STORED DATA:
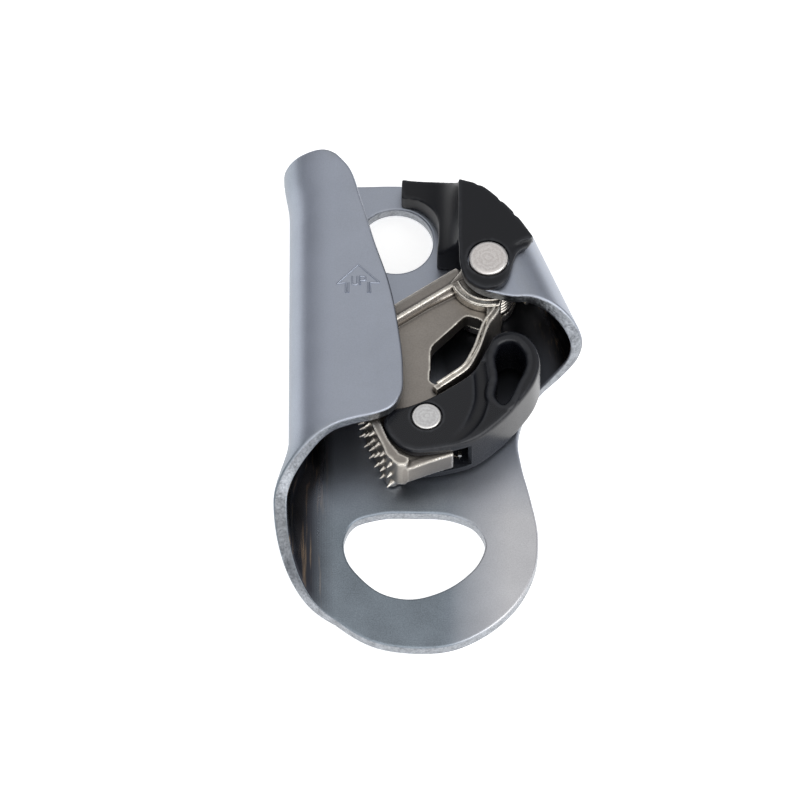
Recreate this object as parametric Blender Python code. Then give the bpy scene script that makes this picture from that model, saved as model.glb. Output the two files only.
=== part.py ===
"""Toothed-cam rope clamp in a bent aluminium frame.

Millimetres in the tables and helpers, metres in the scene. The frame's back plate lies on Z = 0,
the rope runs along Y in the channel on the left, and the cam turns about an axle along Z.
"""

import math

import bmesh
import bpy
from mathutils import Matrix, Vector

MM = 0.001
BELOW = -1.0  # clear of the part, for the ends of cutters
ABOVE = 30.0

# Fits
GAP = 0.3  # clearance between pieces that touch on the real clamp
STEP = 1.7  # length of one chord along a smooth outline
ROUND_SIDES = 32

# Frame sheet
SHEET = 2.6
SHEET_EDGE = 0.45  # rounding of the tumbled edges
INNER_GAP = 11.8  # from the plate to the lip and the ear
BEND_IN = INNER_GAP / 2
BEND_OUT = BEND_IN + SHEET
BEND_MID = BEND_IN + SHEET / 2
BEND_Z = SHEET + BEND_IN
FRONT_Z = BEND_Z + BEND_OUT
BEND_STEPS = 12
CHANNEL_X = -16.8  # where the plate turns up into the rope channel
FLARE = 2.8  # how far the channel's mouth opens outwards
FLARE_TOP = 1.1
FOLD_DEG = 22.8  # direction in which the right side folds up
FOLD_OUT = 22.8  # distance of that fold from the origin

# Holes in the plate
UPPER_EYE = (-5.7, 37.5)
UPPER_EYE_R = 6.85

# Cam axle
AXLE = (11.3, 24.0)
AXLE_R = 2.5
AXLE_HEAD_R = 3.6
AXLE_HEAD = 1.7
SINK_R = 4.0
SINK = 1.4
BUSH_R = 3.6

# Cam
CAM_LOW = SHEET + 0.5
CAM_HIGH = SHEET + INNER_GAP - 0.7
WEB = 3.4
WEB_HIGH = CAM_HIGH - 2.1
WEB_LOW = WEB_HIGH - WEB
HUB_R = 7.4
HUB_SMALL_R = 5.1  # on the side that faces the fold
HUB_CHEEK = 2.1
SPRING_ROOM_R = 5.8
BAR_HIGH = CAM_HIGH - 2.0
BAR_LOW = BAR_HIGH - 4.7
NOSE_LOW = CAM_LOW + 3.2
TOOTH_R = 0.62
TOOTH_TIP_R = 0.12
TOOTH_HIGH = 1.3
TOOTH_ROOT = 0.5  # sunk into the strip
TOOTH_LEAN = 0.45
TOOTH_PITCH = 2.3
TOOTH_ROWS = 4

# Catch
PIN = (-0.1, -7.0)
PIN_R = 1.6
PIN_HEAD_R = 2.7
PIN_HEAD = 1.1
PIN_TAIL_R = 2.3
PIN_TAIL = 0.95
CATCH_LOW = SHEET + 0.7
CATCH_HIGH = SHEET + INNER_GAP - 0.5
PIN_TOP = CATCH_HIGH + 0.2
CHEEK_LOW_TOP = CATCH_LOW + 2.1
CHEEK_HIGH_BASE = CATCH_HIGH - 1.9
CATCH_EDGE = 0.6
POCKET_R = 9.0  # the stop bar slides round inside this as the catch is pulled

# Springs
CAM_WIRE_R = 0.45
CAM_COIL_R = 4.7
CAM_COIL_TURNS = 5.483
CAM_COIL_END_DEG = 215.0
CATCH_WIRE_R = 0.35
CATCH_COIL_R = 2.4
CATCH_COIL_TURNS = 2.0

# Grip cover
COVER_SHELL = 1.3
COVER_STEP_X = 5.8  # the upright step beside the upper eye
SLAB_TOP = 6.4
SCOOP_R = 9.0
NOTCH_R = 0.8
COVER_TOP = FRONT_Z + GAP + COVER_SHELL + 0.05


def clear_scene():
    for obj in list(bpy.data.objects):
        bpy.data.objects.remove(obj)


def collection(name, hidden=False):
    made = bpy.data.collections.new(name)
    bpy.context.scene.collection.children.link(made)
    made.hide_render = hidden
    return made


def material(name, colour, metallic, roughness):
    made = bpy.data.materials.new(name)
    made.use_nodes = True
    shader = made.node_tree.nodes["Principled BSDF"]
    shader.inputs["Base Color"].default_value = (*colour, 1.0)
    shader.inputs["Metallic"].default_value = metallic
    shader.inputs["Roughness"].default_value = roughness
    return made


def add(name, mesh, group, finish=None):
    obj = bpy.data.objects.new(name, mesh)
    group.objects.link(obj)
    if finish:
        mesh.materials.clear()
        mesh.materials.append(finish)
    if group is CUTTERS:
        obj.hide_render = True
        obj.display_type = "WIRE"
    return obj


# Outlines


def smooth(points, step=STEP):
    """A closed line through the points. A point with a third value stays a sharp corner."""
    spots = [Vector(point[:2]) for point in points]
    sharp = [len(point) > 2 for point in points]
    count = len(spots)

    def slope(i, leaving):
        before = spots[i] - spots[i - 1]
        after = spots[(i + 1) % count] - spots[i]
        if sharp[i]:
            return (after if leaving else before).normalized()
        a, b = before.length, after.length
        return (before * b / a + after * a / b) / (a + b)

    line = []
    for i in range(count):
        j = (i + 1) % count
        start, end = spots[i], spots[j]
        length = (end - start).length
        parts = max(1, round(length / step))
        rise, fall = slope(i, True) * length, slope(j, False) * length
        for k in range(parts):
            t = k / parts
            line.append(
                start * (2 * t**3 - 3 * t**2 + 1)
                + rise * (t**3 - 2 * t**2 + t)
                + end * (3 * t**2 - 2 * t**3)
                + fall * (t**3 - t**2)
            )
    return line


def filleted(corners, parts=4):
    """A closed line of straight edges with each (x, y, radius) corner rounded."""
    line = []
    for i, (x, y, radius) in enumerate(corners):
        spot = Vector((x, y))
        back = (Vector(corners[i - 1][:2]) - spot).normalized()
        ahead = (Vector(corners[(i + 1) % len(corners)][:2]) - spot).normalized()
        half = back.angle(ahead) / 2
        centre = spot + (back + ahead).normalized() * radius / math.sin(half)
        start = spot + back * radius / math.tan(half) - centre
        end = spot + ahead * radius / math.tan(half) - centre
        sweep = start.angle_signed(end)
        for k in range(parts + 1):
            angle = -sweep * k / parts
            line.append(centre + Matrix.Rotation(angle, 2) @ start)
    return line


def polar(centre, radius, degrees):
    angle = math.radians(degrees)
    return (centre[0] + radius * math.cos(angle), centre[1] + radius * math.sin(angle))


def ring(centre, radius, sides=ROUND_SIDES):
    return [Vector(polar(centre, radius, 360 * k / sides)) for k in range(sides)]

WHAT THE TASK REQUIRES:
Reproduce every line of the material above exactly.

EXPECTED ANSWER:
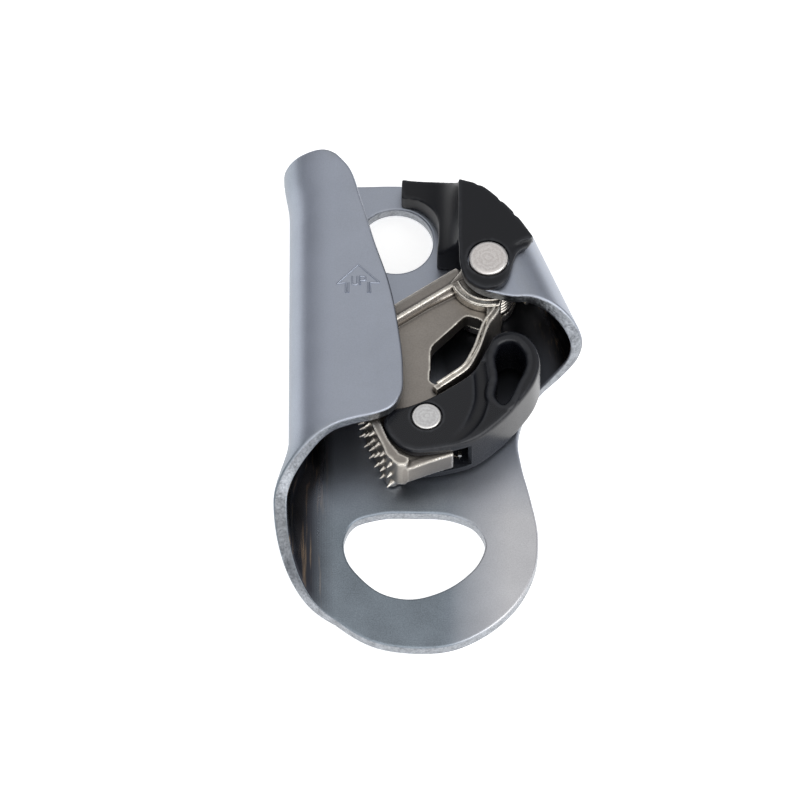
Recreate this object as parametric Blender Python code. Then give the bpy scene script that makes this picture from that model, saved as model.glb. Output the two files only.
=== part.py ===
"""Toothed-cam rope clamp in a bent aluminium frame.

Millimetres in the tables and helpers, metres in the scene. The frame's back plate lies on Z = 0,
the rope runs along Y in the channel on the left, and the cam turns about an axle along Z.
"""

import math

import bmesh
import bpy
from mathutils import Matrix, Vector

MM = 0.001
BELOW = -1.0  # clear of the part, for the ends of cutters
ABOVE = 30.0

# Fits
GAP = 0.3  # clearance between pieces that touch on the real clamp
STEP = 1.7  # length of one chord along a smooth outline
ROUND_SIDES = 32

# Frame sheet
SHEET = 2.6
SHEET_EDGE = 0.45  # rounding of the tumbled edges
INNER_GAP = 11.8  # from the plate to the lip and the ear
BEND_IN = INNER_GAP / 2
BEND_OUT = BEND_IN + SHEET
BEND_MID = BEND_IN + SHEET / 2
BEND_Z = SHEET + BEND_IN
FRONT_Z = BEND_Z + BEND_OUT
BEND_STEPS = 12
CHANNEL_X = -16.8  # where the plate turns up into the rope channel
FLARE = 2.8  # how far the channel's mouth opens outwards
FLARE_TOP = 1.1
FOLD_DEG = 22.8  # direction in which the right side folds up
FOLD_OUT = 22.8  # distance of that fold from the origin

# Holes in the plate
UPPER_EYE = (-5.7, 37.5)
UPPER_EYE_R = 6.85

# Cam axle
AXLE = (11.3, 24.0)
AXLE_R = 2.5
AXLE_HEAD_R = 3.6
AXLE_HEAD = 1.7
SINK_R = 4.0
SINK = 1.4
BUSH_R = 3.6

# Cam
CAM_LOW = SHEET + 0.5
CAM_HIGH = SHEET + INNER_GAP - 0.7
WEB = 3.4
WEB_HIGH = CAM_HIGH - 2.1
WEB_LOW = WEB_HIGH - WEB
HUB_R = 7.4
HUB_SMALL_R = 5.1  # on the side that faces the fold
HUB_CHEEK = 2.1
SPRING_ROOM_R = 5.8
BAR_HIGH = CAM_HIGH - 2.0
BAR_LOW = BAR_HIGH - 4.7
NOSE_LOW = CAM_LOW + 3.2
TOOTH_R = 0.62
TOOTH_TIP_R = 0.12
TOOTH_HIGH = 1.3
TOOTH_ROOT = 0.5  # sunk into the strip
TOOTH_LEAN = 0.45
TOOTH_PITCH = 2.3
TOOTH_ROWS = 4

# Catch
PIN = (-0.1, -7.0)
PIN_R = 1.6
PIN_HEAD_R = 2.7
PIN_HEAD = 1.1
PIN_TAIL_R = 2.3
PIN_TAIL = 0.95
CATCH_LOW = SHEET + 0.7
CATCH_HIGH = SHEET + INNER_GAP - 0.5
PIN_TOP = CATCH_HIGH + 0.2
CHEEK_LOW_TOP = CATCH_LOW + 2.1
CHEEK_HIGH_BASE = CATCH_HIGH - 1.9
CATCH_EDGE = 0.6
POCKET_R = 9.0  # the stop bar slides round inside this as the catch is pulled

# Springs
CAM_WIRE_R = 0.45
CAM_COIL_R = 4.7
CAM_COIL_TURNS = 5.483
CAM_COIL_END_DEG = 215.0
CATCH_WIRE_R = 0.35
CATCH_COIL_R = 2.4
CATCH_COIL_TURNS = 2.0

# Grip cover
COVER_SHELL = 1.3
COVER_STEP_X = 5.8  # the upright step beside the upper eye
SLAB_TOP = 6.4
SCOOP_R = 9.0
NOTCH_R = 0.8
COVER_TOP = FRONT_Z + GAP + COVER_SHELL + 0.05


def clear_scene():
    for obj in list(bpy.data.objects):
        bpy.data.objects.remove(obj)


def collection(name, hidden=False):
    made = bpy.data.collections.new(name)
    bpy.context.scene.collection.children.link(made)
    made.hide_render = hidden
    return made


def material(name, colour, metallic, roughness):
    made = bpy.data.materials.new(name)
    made.use_nodes = True
    shader = made.node_tree.nodes["Principled BSDF"]
    shader.inputs["Base Color"].default_value = (*colour, 1.0)
    shader.inputs["Metallic"].default_value = metallic
    shader.inputs["Roughness"].default_value = roughness
    return made


def add(name, mesh, group, finish=None):
    obj = bpy.data.objects.new(name, mesh)
    group.objects.link(obj)
    if finish:
        mesh.materials.clear()
        mesh.materials.append(finish)
    if group is CUTTERS:
        obj.hide_render = True
        obj.display_type = "WIRE"
    return obj


# Outlines


def smooth(points, step=STEP):
    """A closed line through the points. A point with a third value stays a sharp corner."""
    spots = [Vector(point[:2]) for point in points]
    sharp = [len(point) > 2 for point in points]
    count = len(spots)

    def slope(i, leaving):
        before = spots[i] - spots[i - 1]
        after = spots[(i + 1) % count] - spots[i]
        if sharp[i]:
            return (after if leaving else before).normalized()
        a, b = before.length, after.length
        return (before * b / a + after * a / b) / (a + b)

    line = []
    for i in range(count):
        j = (i + 1) % count
        start, end = spots[i], spots[j]
        length = (end - start).length
        parts = max(1, round(length / step))
        rise, fall = slope(i, True) * length, slope(j, False) * length
        for k in range(parts):
            t = k / parts
            line.append(
                start * (2 * t**3 - 3 * t**2 + 1)
                + rise * (t**3 - 2 * t**2 + t)
                + end * (3 * t**2 - 2 * t**3)
                + fall * (t**3 - t**2)
            )
    return line


def filleted(corners, parts=4):
    """A closed line of straight edges with each (x, y, radius) corner rounded."""
    line = []
    for i, (x, y, radius) in enumerate(corners):
        spot = Vector((x, y))
        back = (Vector(corners[i - 1][:2]) - spot).normalized()
        ahead = (Vector(corners[(i + 1) % len(corners)][:2]) - spot).normalized()
        half = back.angle(ahead) / 2
        centre = spot + (back + ahead).normalized() * radius / math.sin(half)
        start = spot + back * radius / math.tan(half) - centre
        end = spot + ahead * radius / math.tan(half) - centre
        sweep = start.angle_signed(end)
        for k in range(parts + 1):
            angle = -sweep * k / parts
            line.append(centre + Matrix.Rotation(angle, 2) @ start)
    return line


def polar(centre, radius, degrees):
    angle = math.radians(degrees)
    return (centre[0] + radius * math.cos(angle), centre[1] + radius * math.sin(angle))


def ring(centre, radius, sides=ROUND_SIDES):
    return [Vector(polar(centre, radius, 360 * k / sides)) for k in range(sides)]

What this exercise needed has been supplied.